I cut out the part of this that I liked best...or maybe it was in the "don't's" section... part of that taking care of the guests includes improvising if you don't have something, or not apologizing when things don't go exactly according to Queensbury rules. "A smooth performance is essential" doesn't mean that you have to be  the world's most perfect hostess-- you just have to keep up the illusion of being an effortless, Donna Reed like creature from birth, possibly before. I come from a long, long line of explainers (can you tell?), and while we're good for giving directions or telling you how to make a cake from scratch, step by step--one of our worst traits is the peremptory apology. "I'm sorry I'm just dressed in these work clothes, but I came straight over from work, and I knew you guys were coming at eight, and you all are all so done up, I hate to be the one who looks like something the cat dragged in... We would have been able to stop and pick up the wine if it wasn't for the traffic on the interstate, which was backed up to Charlotte, we just..." STOP. RIGHT. THERE. By "explaining" why the queso's burnt, or the curtains are hung crooked, or there isn't any more tonic water, you're implicitly forcing your guests to assure you that item x, y, and z are ok...reassuring the host of their adequacy is one of the least attractive things a guest can be asked to do in someone else's home. Matthew's Memaw, a seasoned hostess, said it most beautifully in an anecdote Deb shared with me once. As my future mother-in-law was fretting over this, that, and the other to serve during a beautiful dinner she was throwing for some important guests back-in-the-day (note: Deb is an excellent dinner party thrower now, so it's hard for me to think of her in this state of panic, but she assures me it happened), her mother-in-law-at-the-time offered, "Just serve what you have, and lots of it-- and if you run out, order some pizzas." Huh! Because IT'S NOT THAT CRUCIAL. Out of all the things you should take seriously at a party, the guests having a good time should be #1, and your crazy-making mood effects how crazy-making the mood of the party is. So there.

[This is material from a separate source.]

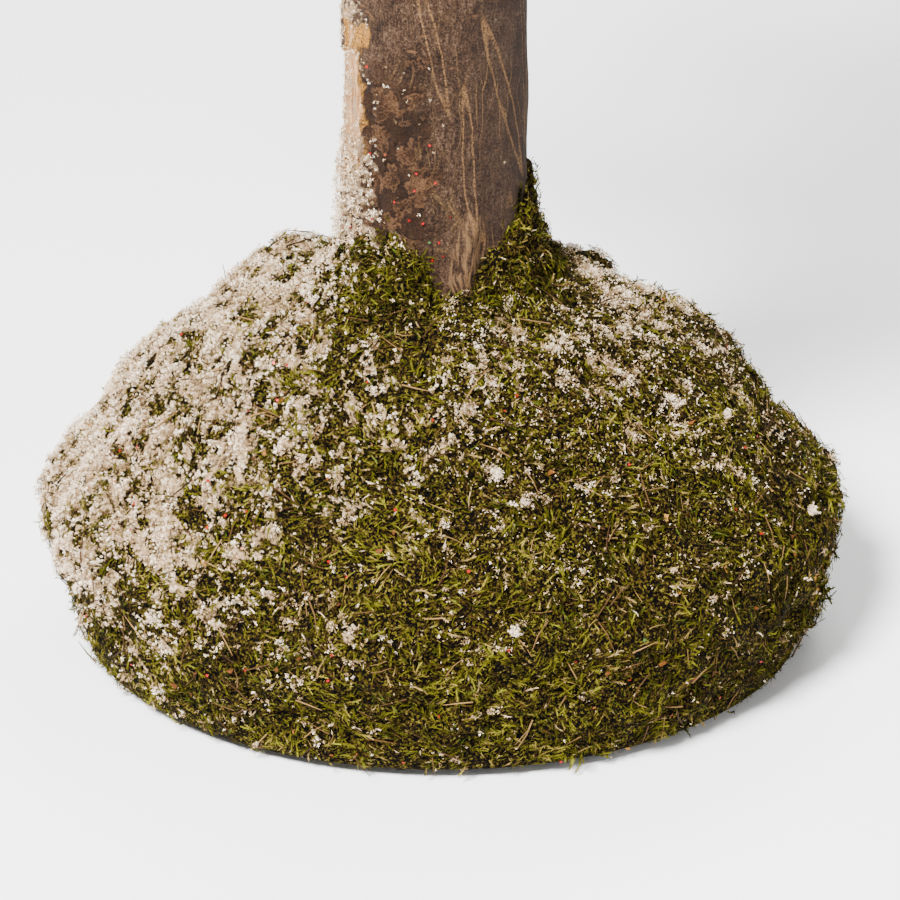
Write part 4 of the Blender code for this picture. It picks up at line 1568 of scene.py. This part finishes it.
def unregister():
    """Takes away what register added, in reverse."""
    bpy.utils.unregister_class(TREE_PT_panel)
    for operator in reversed(OPERATORS):
        bpy.utils.unregister_class(operator)
    for name, group in reversed(GROUPS.items()):
        delattr(bpy.types.Scene, name)
        bpy.utils.unregister_class(group)


def main():
    """Builds the whole tree."""
    register()
    bpy.ops.tree.stage()
    bpy.ops.tree.base()
    bpy.ops.tree.trunk()
    bpy.ops.tree.mound()
    bpy.ops.tree.tufts()
    bpy.ops.tree.crown()


if __name__ == "__main__":
    main()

I haven't quite figured out the balance of seeing to the guests in the party and not hovering too long with one group, but I sure have been trying in recent times to "play like Pat" and make sure everyone feels welcome and included. NOTHING WORSE ON THIS EARTH than people clicking up at a party and you're the last gal left standing. Is there anything that puts you closer to your fourth grade self on the playground, trying to interest someone in a game of four square, the failure of which is somehow inextricably linked with your wrong-kind-of-sneakers? Second to that, how about when you mention the president was in town the week before as small talk and someone flays the very skin from your bones over what an incompetent so and so such and such is and this country wouldn't be in such a mess if blah de blah-- yeeks! I go from "nice party!" to "how much longer do I have to stay so it doesn't look weird when I leave?" in about point five seconds. "Which way to the bar?" Preach, sister Pat, for telling us about not leaving people a) fighting each other or b) all on their lonesome! It's the party girl's prerogative to have everyone comfortable and having a good time, and isn't this a good way to ensure it!

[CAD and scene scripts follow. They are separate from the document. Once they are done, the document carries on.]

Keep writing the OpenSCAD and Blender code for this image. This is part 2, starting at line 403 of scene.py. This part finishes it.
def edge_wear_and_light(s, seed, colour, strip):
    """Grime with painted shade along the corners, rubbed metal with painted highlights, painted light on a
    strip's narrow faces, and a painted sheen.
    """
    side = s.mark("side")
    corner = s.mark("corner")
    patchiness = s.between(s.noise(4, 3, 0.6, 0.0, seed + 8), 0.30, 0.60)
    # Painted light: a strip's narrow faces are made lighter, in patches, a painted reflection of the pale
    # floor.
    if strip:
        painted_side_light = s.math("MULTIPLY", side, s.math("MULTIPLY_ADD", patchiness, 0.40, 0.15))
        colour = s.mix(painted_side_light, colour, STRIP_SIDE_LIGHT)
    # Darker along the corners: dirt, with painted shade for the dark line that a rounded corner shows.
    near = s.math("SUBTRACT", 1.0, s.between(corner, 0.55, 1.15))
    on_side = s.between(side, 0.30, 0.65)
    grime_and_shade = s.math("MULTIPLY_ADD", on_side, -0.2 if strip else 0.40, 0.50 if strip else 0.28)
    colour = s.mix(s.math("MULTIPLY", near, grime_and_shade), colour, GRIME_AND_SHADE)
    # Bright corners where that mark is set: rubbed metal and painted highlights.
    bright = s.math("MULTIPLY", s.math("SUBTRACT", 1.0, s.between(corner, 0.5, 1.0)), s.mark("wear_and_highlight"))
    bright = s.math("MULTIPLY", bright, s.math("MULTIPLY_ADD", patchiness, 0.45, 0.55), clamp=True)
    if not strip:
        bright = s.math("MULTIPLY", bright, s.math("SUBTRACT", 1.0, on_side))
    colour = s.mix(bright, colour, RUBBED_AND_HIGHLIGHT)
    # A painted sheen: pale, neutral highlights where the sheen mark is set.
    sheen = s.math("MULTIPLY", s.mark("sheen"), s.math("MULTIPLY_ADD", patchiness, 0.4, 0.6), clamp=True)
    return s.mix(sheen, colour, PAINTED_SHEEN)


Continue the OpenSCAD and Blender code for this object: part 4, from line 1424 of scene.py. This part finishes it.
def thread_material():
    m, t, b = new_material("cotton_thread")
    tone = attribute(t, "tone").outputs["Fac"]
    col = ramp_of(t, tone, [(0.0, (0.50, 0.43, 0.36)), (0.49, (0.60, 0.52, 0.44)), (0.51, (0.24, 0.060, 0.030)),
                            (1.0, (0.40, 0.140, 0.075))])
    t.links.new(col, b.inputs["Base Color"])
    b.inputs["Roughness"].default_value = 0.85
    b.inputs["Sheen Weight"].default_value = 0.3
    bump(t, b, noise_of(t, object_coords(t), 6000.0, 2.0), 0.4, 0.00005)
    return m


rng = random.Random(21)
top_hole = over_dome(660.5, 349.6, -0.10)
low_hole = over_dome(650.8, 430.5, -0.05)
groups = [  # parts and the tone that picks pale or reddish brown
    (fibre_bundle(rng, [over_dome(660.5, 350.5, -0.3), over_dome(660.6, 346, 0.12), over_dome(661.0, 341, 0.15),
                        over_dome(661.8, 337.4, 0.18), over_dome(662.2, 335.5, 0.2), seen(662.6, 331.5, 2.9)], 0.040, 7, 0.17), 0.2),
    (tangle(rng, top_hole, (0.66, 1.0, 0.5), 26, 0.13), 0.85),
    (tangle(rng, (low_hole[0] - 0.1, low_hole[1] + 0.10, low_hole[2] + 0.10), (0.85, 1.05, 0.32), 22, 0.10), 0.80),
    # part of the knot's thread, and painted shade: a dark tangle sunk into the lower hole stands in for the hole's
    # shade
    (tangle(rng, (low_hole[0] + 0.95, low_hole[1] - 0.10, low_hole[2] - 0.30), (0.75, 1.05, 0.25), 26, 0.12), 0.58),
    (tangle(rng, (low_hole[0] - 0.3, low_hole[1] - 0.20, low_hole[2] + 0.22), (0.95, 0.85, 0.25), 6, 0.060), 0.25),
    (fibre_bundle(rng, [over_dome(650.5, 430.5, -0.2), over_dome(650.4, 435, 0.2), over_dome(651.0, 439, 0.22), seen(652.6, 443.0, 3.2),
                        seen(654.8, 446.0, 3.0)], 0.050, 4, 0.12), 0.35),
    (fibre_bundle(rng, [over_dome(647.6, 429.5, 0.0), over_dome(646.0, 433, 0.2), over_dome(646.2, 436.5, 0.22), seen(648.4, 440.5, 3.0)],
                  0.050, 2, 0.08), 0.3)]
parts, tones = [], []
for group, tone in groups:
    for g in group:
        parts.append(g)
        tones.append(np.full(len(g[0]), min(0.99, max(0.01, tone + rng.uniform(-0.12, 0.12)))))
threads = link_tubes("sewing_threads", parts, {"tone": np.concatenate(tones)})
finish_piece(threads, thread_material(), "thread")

From last year's post on Pepsi's Sociables campaign-- also, what I want my life to look like.
Well, I've jawed on for way too long today-- can you tell I have some opinions on party giving? As important as the theme and the guest list and the food are these philosophical underpinnings to making a party "go" and guests feel welcome and at ease! And aren't I glad Pat Montandon put them down so beautifully so I could have something to reference in my head when I wonder where my place is as the lady of the house.

What do you think? What are your hard and fast party rules, if you have any? What's the last successful cocktail party you threw? What are some of the things that make you hesitant to throw a party or make you social event calendaress of the year? Let's talk!

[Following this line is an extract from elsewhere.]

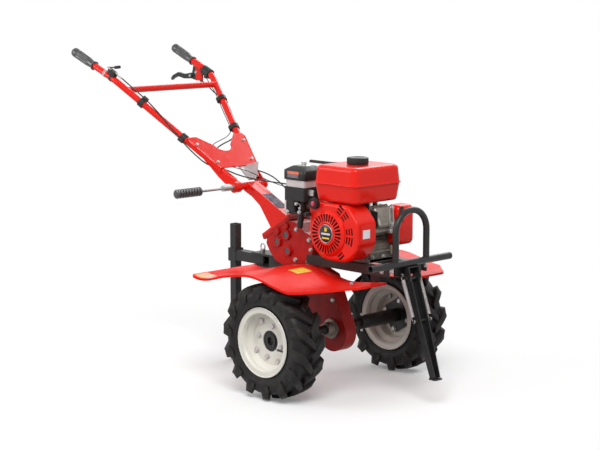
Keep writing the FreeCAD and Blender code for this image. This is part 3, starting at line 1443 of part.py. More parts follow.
def make_hitch_bracket():
    half = drawbar_size / 2 + hitch_ear_gap
    back_x = -240.0
    low = drawbar_z - half - hitch_ear_wall
    high = drawbar_z + half + hitch_ear_wall
    block = box((hitch_pin_x - 24, -36, low), (back_x, 36, high))
    mouth = box((hitch_pin_x - 30, -40, drawbar_z - half), (hitch_mouth_x, 40, drawbar_z + half))
    body = block.cut(mouth)
    bore = cylinder((hitch_pin_x, 0, low - 1), (hitch_pin_x, 0, high + 1), hitch_pin_radius + 0.1)
    drive_case = make_drive_case()
    drive_case.translate(V(0, 0, -frame_rise))
    return body.cut(bore).cut(make_gearbox_case()).cut(drive_case).removeSplitter()


def make_hitch_pin():
    half = drawbar_size / 2 + hitch_ear_gap + hitch_ear_wall
    low = drawbar_z - half - 14
    high = drawbar_z + half + 10
    pin = cylinder((hitch_pin_x, 0, low), (hitch_pin_x, 0, high), hitch_pin_radius)
    head = cylinder((hitch_pin_x, 0, drawbar_z + half), (hitch_pin_x, 0, high), hitch_pin_radius + 4)
    ring = Part.makeTorus(11.0, 2.5, V(hitch_pin_x, 0, high + 9.0), V(0, 1, 0))
    return pin.fuse(head).fuse(ring)


def make_drawbar():
    """Square tube from the hitch pin to the clamp sleeve that holds the depth bar."""
    half = drawbar_size / 2
    outer = depth_bar_size / 2 + sleeve_clearance + sleeve_wall
    tube = box((depth_bar_x + outer, -half, drawbar_z - half), (hitch_pin_x + 20, half, drawbar_z + half))
    inner = box((depth_bar_x + outer + 4, -half + drawbar_wall, drawbar_z - half + drawbar_wall),
                (hitch_pin_x + 21, half - drawbar_wall, drawbar_z + half - drawbar_wall))
    bore = cylinder((hitch_pin_x, 0, drawbar_z - half - 1), (hitch_pin_x, 0, drawbar_z + half + 1),
                    hitch_pin_radius + hitch_pin_clearance)
    tube = tube.cut(inner).cut(bore)
    sleeve = box((depth_bar_x - outer, -outer, drawbar_z - sleeve_height / 2),
                 (depth_bar_x + outer, outer, drawbar_z + sleeve_height / 2))
    hole = depth_bar_size / 2 + sleeve_clearance
    sleeve = sleeve.cut(box((depth_bar_x - hole, -hole, drawbar_z - sleeve_height),
                            (depth_bar_x + hole, hole, drawbar_z + sleeve_height)))
    return tube.fuse(sleeve).removeSplitter()


def make_depth_bar():
    half = depth_bar_size / 2
    inner = half - depth_bar_wall
    top = depth_bar_top + frame_rise
    bar = box((depth_bar_x - half, -half, 0), (depth_bar_x + half, half, top))
    return bar.cut(box((depth_bar_x - inner, -inner, -1), (depth_bar_x + inner, inner, top + 1)))


def build():
    nodes = {
        "axle": make_axle(),
        "left_hub": make_hub(),
        "right_hub": mirrored(make_hub()),
        "left_rim": make_rim(),
        "right_rim": mirrored(make_rim()),
        "left_tyre": make_tyre(),
        "right_tyre": mirrored(make_tyre()),
        "hub_pins": Part.makeCompound([hub_pin(-1, 0), hub_pin(1, 0)]),
        "valve_stems": pair(make_valve_stem()),
        "gearbox_case": make_gearbox_case(),
        "shaft_plugs": make_shaft_plugs(),
        "drive_case": make_drive_case(),
        "seal_covers": pair(make_seal_cover()),
        "column": make_column(),
        "handle_arms": Part.makeCompound([make_handle_arm(-1), make_handle_arm(1)]),
        "gusset_plate": make_gusset_plate(),
        "handle_tubes": make_handle_tubes(),
        "left_grip": make_grip(),
        "right_grip": mirrored(make_grip()),
        "clamp_handle": make_clamp_handle(),
        "clamp_grip": make_clamp_grip(),
        "lock_strap": make_lock_strap(),
        "throttle_lever": make_throttle_lever(),
        "clutch_lever": make_clutch_lever(),
        "switch_clamp": make_switch_clamp(),
        "cable_clips": make_cable_clips(),
        "throttle_cable": make_cable(throttle_route(), cable_radius, "throttle cable"),
        "clutch_cable": make_cable(clutch_route(), cable_radius, "clutch cable"),
        "switch_wire": make_cable(wire_route(), wire_radius, "switch wire"),
        "crankcase": make_crankcase(),
        "cylinder": make_cylinder(),
        "rocker_cover": make_rocker_cover(),
        "fan_cover": make_fan_cover(),
        "recoil_starter": make_recoil_starter(),
        "recoil_handle": make_recoil_handle(),
        "fuel_tank": make_fuel_tank(),
        "fuel_cap": make_fuel_cap(),
        "air_cleaner_cap": make_air_cleaner_cap(),
        "air_cleaner_band": make_air_cleaner_band(),
        "air_cleaner_body": make_air_cleaner_body(),
        "carburettor": make_carburettor(),
        "muffler": make_muffler(),
        "muffler_shield": make_muffler_shield(),
        "engine_switch": make_engine_switch(),
        "belt_cover": make_belt_cover(),
        "shift_lever": make_shift_lever(),
        "control_bracket": make_control_bracket(),
        "engine_rails": make_engine_rails(),
        "bumper": make_bumper(),
        "stand_bracket": make_stand_bracket(),
        "stand": make_stand(),
        "stand_springs": pair(make_stand_springs()),
        "left_fender": make_fender(),
        "right_fender": mirrored(make_fender()),
        "fender_brackets": make_fender_brackets(),
        "hitch_bracket": make_hitch_bracket(),
        "hitch_pin": make_hitch_pin(),
        "drawbar": make_drawbar(),
        "depth_bar": make_depth_bar(),
    }
    return nodes


# nodes that stand on the axle or on the ground, whatever the tyres' size
ground_nodes = ("axle", "left_hub", "right_hub", "left_rim", "right_rim", "left_tyre", "right_tyre", "hub_pins",
                "valve_stems", "drive_case", "seal_covers", "depth_bar")


def main():
    os.makedirs("parts", exist_ok=True)
    for name, shape in build().items():
        placed = shape.copy()
        rise = 0 if name in ground_nodes else frame_rise
        placed.translate(V(axle_x, 0, rise))
        bounds = placed.BoundBox
        print(name, len(placed.Solids), placed.isValid(), round(placed.Volume),
              [round(v, 1) for v in (bounds.XMin, bounds.XMax, bounds.YMin, bounds.YMax, bounds.ZMin, bounds.ZMax)])
        placed.exportStep("parts/%s.step" % name)


main()
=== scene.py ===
import bpy
import bmesh
import json
import math
from mathutils import Matrix, Vector
from mathutils.bvhtree import BVHTree


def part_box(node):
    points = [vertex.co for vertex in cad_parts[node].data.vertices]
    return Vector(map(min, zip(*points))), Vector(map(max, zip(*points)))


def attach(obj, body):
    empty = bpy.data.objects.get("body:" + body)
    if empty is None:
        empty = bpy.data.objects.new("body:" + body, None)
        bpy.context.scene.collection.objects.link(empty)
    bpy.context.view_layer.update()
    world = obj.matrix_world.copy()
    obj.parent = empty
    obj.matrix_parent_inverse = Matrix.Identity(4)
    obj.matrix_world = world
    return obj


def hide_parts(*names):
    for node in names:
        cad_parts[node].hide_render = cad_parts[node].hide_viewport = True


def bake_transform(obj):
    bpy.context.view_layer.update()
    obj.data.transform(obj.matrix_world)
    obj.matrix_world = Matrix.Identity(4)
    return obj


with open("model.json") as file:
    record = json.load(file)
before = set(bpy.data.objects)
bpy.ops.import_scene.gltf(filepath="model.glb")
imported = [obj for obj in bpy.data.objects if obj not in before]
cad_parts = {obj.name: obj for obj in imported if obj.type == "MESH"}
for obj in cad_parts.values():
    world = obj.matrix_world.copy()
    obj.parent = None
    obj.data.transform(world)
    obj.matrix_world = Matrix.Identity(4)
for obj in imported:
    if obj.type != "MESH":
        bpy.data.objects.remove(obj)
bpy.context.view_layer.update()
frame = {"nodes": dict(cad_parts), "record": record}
axleLow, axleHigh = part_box("axle")
axleX = 0.5 * (axleLow.x + axleHigh.x)  # pieces are placed from the wheel axle, as in the CAD source
axleZ = 0.205
nodes = frame["nodes"]
print("frame loaded:", len(nodes), "nodes")


# shader helpers

def setInputs(tree, node, values):
    # a socket is linked, anything else is set
    for key, value in values.items():
        if isinstance(value, bpy.types.NodeSocket):
            tree.links.new(value, node.inputs[key])
        else:
            node.inputs[key].default_value = value
    return node


def addNode(tree, kind, values=None, **settings):
    node = tree.nodes.new("ShaderNode" + kind)
    for key, value in settings.items():
        setattr(node, key, value)
    return setInputs(tree, node, values or {})


def mathNode(tree, operation, first, second, clamp=False):
    return addNode(tree, "Math", {0: first, 1: second}, operation=operation, use_clamp=clamp).outputs[0]


def times(tree, first, second, clamp=False):
    return mathNode(tree, "MULTIPLY", first, second, clamp)


def mixColour(tree, factor, first, second):
    return addNode(tree, "Mix", {0: factor, 6: first, 7: second}, data_type="RGBA").outputs[2]


def noiseNode(tree, vector, scale, detail=3.0, rough=0.55):
    values = {"Vector": vector, "Scale": scale, "Detail": detail, "Roughness": rough}
    return addNode(tree, "TexNoise", values).outputs["Fac"]


def rampNode(tree, factor, low, high):
    values = {"Value": factor, "From Min": low, "From Max": high}
    return addNode(tree, "MapRange", values, interpolation_type="SMOOTHSTEP").outputs["Result"]


def newGroup(name, inputs, outputs):
    # an input's kind follows from its value; every group also takes a Vector
    group = bpy.data.node_groups.new(name, "ShaderNodeTree")
    group.interface.new_socket(name="Vector", in_out="INPUT", socket_type="NodeSocketVector")
    for socketName, value in inputs.items():
        kind = "NodeSocketColor" if isinstance(value, tuple) else "NodeSocketFloat"
        socket = group.interface.new_socket(name=socketName, in_out="INPUT", socket_type=kind)
        socket.default_value = value
    for socketName in outputs:
        kind = "NodeSocketColor" if socketName == "Colour" else "NodeSocketFloat"
        group.interface.new_socket(name=socketName, in_out="OUTPUT", socket_type=kind)
    return group, group.nodes.new("NodeGroupInput").outputs, group.nodes.new("NodeGroupOutput")


# camera, floor and light

cameraSetup = {
    "fromAxle": (4.21495, -4.31399, 1.49495),
    "yaw": 135.603,
    "pitch": -8.656,
    "lens": 102.594,
    "sensor": 36.0,
    "clipEnd": 60,
}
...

I have to go finish this goldurn book (there's more magic where that came from!), but you guys have a great Tuesday, and I'll see you tomorrow. Til then! :D

2 comments:

  1. could´t agree more!
    we both should throw parties together. i hate this "nonchalance" which is only laziness and ignorance. and when i trow a party myself then i´m exhausting me with the preparations. and forget to pimp my appearance. until my last b-day. i employed my hubby for preparing the buffet, it worked! (with a little controlling)
    thanks for sharing the book!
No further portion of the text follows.